Raymond Winder, Deloitte & Touche (Bahamas) managing partner, said he was on another line and unable to talk when contacted by Tribune Business yesterday.

A Baha Mar solution may well be a long and complex process. The China Export-Import Bank’s desire to recover 100 per cent of its loan will not fit with Western investor groups, who will want it to ‘take a hair cut’ and be seeking a cut-price deal to acquire the project.

This, in turn, makes a Chinese investor group the likeliest Baha Mar purchaser, with the prospect that they will be repaid with favours and concessionary loans from the Beijing government and China Export-Import Bank, in return for making the latter whole.

This scenario does not make for the quick construction completion and opening desired by Mr Christie and his Government, and the window for doing so prior to a likely May 2017 general election is closing rapidly.

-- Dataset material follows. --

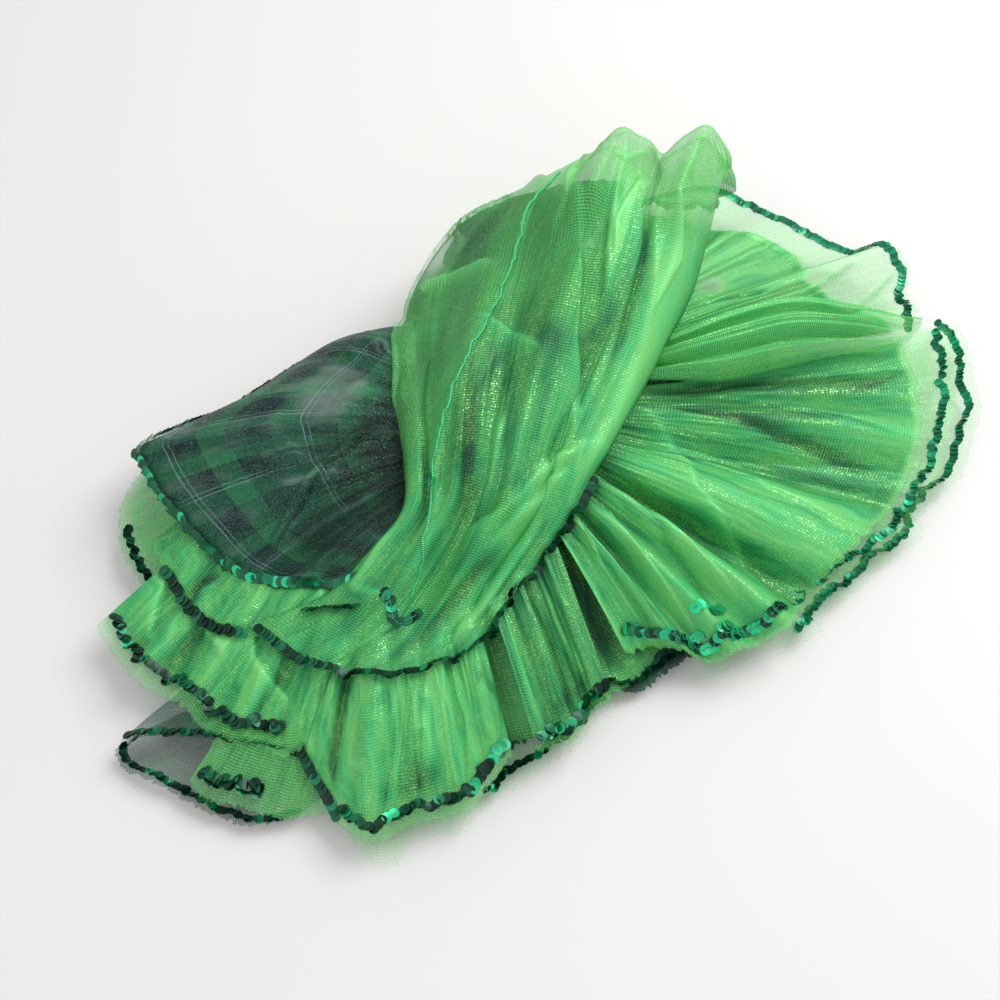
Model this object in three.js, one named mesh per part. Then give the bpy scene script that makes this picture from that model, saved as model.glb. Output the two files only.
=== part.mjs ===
// A tutu skirt dropped in a soft heap on a flat surface.
//
// The waist and the hidden layers are one rounded solid with a flat underside. Every stretch of cloth
// that shows is a thin wall of its own, laid on what is under it: flounces of green organza and of dark
// tartan organza that fan out from their gathers, and the wide wrap thrown over the top of the heap.
//
// Units are millimetres, +Z is up. The origin is the middle of the heap's footprint, at the floor.

import * as THREE from "three";

// ---- driving dimensions ------------------------------------------------------------------------

const WALL = 1.6; // thickness of a cloth wall, square to the cloth
const STEEPEST = 2.2; // a wall on a slope is at most this many times WALL thick, measured upright
const AIR = 0.45; // clearance between one wall and the next
const CELL = 1; // side of a square of the height map
const HALF_WIDTH = 250; // the height map reaches this far from the origin along X
const HALF_DEPTH = 220; // and this far along Y
const FACES_PER_SECTION = 2; // rows of faces between one section of a wrap and the next
const SETTLE_PASSES = 12;
const LEAST_CORE = 1.2; // least thickness of the rounded solid, at its rim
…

It is possible the Prime Minister wants to go to the country even sooner, but he cannot do so without Baha Mar.

One Tribune Business contact, speaking on condition of anonymity, suggested that Beijing’s anti-corruption drive might scare off potential Chinese buyers, too.

They added that the Prime Minister had been “hanging his hat” on a potential offer from Fosun, the privately-owned Chinese conglomerate that controls the Club Med resort chain, the Cirque du Soleil entertainment firm and a host of global property holdings.

However, the four-day disappearance of its chairman, Guo Guangchang, last week to assist an investigation by the Chinese authorities may have dampened enthusiasm for Baha Mar.

The source also pointed out that, as the price for rescuing Baha Mar, the Chinese may use their leverage to ensure all goods and supplies come from China - not local vendors in the Bahamas. And, they suggested, there may be more work permits for Chinese employees.